■ EXERCISE PROMPT
Select every line holding the word "that" and copy it.

[Stored items]
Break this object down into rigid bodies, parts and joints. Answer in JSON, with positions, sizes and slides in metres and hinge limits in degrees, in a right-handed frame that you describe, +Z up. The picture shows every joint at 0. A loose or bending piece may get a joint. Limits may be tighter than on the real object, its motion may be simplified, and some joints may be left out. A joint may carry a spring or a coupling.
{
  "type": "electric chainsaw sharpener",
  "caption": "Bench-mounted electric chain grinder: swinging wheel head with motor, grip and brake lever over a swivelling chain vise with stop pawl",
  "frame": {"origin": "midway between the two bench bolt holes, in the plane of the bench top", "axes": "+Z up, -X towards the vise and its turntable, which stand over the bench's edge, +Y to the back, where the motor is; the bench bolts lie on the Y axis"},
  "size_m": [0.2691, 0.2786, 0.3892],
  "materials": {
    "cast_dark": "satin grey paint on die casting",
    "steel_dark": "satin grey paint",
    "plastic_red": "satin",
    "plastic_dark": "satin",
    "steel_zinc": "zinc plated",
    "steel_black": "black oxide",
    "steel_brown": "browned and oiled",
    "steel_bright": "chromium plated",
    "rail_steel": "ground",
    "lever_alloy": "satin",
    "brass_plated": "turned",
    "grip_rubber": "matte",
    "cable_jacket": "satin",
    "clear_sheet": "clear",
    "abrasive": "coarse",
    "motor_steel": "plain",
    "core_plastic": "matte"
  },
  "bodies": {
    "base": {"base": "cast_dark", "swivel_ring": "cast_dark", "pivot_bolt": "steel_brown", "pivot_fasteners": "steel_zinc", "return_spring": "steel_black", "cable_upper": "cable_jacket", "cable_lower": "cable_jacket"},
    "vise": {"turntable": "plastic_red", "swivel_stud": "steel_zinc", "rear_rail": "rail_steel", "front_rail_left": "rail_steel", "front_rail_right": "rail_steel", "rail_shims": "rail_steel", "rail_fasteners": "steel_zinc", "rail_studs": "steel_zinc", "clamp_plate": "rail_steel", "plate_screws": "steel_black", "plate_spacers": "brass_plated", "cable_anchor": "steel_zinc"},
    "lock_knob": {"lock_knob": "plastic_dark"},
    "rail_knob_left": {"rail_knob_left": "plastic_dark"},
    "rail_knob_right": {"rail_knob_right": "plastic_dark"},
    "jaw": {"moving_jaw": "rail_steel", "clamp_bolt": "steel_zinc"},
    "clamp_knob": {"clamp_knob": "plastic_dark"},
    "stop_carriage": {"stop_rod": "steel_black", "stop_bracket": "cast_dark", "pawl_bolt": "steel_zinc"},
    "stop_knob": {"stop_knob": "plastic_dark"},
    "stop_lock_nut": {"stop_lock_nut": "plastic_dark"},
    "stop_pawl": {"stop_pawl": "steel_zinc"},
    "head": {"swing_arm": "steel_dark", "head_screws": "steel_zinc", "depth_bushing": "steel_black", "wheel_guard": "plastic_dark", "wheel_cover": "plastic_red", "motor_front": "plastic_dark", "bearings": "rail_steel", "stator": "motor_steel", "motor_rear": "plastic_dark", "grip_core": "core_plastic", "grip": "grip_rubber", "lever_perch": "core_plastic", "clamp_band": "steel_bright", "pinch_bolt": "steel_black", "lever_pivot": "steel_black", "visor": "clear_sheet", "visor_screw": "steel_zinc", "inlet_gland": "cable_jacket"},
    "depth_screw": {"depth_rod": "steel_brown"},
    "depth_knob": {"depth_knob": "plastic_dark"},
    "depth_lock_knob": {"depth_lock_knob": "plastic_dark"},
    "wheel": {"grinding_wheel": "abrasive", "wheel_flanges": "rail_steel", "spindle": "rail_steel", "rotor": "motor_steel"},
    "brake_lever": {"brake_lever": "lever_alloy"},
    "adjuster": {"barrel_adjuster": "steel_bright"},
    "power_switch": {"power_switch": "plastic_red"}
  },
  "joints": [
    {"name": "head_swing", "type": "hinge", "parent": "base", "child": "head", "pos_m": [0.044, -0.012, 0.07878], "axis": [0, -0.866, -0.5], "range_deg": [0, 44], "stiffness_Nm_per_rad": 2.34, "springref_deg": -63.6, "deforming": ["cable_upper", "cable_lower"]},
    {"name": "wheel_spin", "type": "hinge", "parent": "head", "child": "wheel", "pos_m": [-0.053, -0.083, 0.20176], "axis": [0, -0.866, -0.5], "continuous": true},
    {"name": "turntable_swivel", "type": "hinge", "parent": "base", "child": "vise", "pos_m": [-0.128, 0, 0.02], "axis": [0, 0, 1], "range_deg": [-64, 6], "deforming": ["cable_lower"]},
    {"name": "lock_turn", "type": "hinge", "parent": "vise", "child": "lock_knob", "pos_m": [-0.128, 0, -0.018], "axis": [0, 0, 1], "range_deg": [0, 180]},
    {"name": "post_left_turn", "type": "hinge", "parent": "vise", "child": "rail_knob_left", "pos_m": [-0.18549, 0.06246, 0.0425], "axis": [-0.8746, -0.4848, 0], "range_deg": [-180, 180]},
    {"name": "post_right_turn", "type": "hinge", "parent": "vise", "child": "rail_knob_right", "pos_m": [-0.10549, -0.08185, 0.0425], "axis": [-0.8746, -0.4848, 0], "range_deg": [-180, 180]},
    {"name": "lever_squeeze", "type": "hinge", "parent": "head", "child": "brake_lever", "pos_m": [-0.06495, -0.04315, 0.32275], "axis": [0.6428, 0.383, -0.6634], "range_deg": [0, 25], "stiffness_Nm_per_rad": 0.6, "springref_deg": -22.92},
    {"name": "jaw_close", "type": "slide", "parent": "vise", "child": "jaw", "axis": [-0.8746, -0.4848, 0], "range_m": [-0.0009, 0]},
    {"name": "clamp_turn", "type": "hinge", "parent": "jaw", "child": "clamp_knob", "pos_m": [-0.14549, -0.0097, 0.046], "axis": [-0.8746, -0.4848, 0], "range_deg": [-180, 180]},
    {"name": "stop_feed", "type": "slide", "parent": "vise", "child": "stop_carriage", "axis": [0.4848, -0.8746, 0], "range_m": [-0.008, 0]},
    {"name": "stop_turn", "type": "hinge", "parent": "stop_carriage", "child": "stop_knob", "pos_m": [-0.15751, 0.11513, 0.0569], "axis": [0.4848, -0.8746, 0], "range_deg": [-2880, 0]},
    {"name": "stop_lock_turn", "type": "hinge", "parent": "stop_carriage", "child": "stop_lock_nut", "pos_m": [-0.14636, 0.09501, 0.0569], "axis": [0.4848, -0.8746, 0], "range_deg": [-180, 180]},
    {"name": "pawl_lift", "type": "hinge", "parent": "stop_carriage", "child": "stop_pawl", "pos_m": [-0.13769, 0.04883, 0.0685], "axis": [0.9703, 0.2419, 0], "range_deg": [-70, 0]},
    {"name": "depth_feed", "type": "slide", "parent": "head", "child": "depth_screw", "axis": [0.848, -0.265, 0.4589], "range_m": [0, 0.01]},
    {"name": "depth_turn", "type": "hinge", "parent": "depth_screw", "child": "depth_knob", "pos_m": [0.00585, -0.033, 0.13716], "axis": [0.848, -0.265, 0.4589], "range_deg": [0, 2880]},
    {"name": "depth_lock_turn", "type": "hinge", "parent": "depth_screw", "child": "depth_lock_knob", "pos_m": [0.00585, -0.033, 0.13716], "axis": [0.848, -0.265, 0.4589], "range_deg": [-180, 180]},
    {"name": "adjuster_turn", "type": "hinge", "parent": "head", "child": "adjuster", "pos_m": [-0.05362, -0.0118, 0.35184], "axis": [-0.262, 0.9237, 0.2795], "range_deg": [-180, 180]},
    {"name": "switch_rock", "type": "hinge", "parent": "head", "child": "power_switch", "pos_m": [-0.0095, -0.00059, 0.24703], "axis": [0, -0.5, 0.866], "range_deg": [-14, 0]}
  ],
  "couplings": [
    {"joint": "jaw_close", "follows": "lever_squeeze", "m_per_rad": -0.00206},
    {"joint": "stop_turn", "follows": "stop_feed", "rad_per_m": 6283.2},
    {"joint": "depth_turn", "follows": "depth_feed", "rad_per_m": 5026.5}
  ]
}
---
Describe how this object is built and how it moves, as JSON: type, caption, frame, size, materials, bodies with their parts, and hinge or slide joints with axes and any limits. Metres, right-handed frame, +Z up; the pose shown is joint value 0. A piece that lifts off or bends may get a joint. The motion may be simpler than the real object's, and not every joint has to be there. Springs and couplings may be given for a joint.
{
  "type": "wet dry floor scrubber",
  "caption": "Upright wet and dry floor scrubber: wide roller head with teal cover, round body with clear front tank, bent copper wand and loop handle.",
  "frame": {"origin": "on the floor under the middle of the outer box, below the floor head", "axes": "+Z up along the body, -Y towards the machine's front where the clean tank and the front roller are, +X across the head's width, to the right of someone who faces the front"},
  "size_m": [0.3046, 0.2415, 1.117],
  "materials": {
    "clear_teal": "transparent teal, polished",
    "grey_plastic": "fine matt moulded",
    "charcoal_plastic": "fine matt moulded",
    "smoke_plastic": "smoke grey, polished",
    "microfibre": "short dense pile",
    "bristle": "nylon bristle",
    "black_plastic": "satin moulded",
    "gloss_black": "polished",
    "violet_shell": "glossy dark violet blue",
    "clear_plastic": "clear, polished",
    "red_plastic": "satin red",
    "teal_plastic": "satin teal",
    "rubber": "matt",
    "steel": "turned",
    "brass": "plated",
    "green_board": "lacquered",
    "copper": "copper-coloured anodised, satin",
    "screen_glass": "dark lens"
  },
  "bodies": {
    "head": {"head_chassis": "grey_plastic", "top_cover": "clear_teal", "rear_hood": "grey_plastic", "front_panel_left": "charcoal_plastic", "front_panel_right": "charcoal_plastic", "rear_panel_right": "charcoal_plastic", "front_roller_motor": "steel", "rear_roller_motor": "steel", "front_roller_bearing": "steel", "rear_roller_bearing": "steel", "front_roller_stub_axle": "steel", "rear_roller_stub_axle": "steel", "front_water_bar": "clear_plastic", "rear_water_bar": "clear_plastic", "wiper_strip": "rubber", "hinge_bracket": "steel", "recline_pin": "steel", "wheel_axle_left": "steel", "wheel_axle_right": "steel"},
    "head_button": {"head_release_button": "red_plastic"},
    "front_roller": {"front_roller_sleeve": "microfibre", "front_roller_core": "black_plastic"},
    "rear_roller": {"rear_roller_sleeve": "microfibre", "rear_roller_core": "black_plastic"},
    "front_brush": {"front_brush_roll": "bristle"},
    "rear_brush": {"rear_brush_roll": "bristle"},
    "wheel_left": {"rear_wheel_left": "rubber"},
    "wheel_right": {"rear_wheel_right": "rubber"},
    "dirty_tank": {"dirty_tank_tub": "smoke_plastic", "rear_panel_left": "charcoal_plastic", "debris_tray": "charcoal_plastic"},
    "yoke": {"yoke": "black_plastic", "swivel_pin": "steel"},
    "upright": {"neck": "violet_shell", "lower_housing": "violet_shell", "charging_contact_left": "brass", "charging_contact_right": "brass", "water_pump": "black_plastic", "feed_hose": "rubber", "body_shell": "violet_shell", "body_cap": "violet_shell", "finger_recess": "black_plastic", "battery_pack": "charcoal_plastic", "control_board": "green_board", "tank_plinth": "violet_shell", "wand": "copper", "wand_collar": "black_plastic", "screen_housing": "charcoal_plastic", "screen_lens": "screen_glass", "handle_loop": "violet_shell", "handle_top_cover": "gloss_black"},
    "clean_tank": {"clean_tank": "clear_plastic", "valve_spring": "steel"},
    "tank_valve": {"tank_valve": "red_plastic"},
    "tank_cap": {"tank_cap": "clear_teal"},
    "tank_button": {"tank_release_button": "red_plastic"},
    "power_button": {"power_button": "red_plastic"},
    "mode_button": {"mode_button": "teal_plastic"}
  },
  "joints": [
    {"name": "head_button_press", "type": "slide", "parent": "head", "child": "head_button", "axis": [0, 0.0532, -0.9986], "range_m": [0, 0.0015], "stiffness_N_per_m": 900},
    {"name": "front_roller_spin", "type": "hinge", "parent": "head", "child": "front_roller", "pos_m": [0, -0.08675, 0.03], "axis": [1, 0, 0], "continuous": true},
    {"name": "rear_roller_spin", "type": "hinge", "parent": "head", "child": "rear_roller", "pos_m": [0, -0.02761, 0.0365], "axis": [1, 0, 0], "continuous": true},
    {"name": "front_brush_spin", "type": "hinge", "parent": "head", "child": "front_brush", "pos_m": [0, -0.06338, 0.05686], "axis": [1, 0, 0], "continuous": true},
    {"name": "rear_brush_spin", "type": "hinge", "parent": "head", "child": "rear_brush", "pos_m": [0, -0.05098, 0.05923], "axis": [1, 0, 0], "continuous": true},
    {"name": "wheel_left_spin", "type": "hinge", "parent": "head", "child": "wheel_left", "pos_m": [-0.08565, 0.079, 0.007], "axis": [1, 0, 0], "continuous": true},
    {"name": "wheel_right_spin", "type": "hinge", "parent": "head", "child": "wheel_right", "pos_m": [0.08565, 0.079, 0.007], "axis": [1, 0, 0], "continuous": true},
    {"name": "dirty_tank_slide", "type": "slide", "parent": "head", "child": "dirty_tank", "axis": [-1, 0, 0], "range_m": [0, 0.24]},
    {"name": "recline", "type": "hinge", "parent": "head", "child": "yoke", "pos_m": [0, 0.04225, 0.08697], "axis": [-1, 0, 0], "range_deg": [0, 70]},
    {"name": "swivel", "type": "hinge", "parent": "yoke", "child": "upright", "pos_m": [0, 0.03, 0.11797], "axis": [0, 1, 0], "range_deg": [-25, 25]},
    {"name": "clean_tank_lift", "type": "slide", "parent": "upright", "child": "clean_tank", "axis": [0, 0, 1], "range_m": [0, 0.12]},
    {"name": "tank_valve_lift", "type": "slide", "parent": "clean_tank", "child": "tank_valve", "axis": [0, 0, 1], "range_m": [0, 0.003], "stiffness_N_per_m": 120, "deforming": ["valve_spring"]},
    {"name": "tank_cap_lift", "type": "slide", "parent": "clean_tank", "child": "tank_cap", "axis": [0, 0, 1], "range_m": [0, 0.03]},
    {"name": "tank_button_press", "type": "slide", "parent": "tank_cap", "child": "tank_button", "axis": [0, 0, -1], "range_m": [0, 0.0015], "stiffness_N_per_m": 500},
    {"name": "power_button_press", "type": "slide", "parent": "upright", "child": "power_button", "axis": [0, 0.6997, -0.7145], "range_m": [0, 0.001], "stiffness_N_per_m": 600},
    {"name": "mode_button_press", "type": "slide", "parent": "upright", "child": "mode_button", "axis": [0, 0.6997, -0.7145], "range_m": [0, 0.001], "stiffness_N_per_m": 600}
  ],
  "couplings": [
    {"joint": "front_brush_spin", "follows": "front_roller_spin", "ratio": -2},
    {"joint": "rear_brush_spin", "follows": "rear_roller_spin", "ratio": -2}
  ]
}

■ CORRECT RESULT
Break this object down into rigid bodies, parts and joints. Answer in JSON, with positions, sizes and slides in metres and hinge limits in degrees, in a right-handed frame that you describe, +Z up. The picture shows every joint at 0. A loose or bending piece may get a joint. Limits may be tighter than on the real object, its motion may be simplified, and some joints may be left out. A joint may carry a spring or a coupling.
Describe how this object is built and how it moves, as JSON: type, caption, frame, size, materials, bodies with their parts, and hinge or slide joints with axes and any limits. Metres, right-handed frame, +Z up; the pose shown is joint value 0. A piece that lifts off or bends may get a joint. The motion may be simpler than the real object's, and not every joint has to be there. Springs and couplings may be given for a joint.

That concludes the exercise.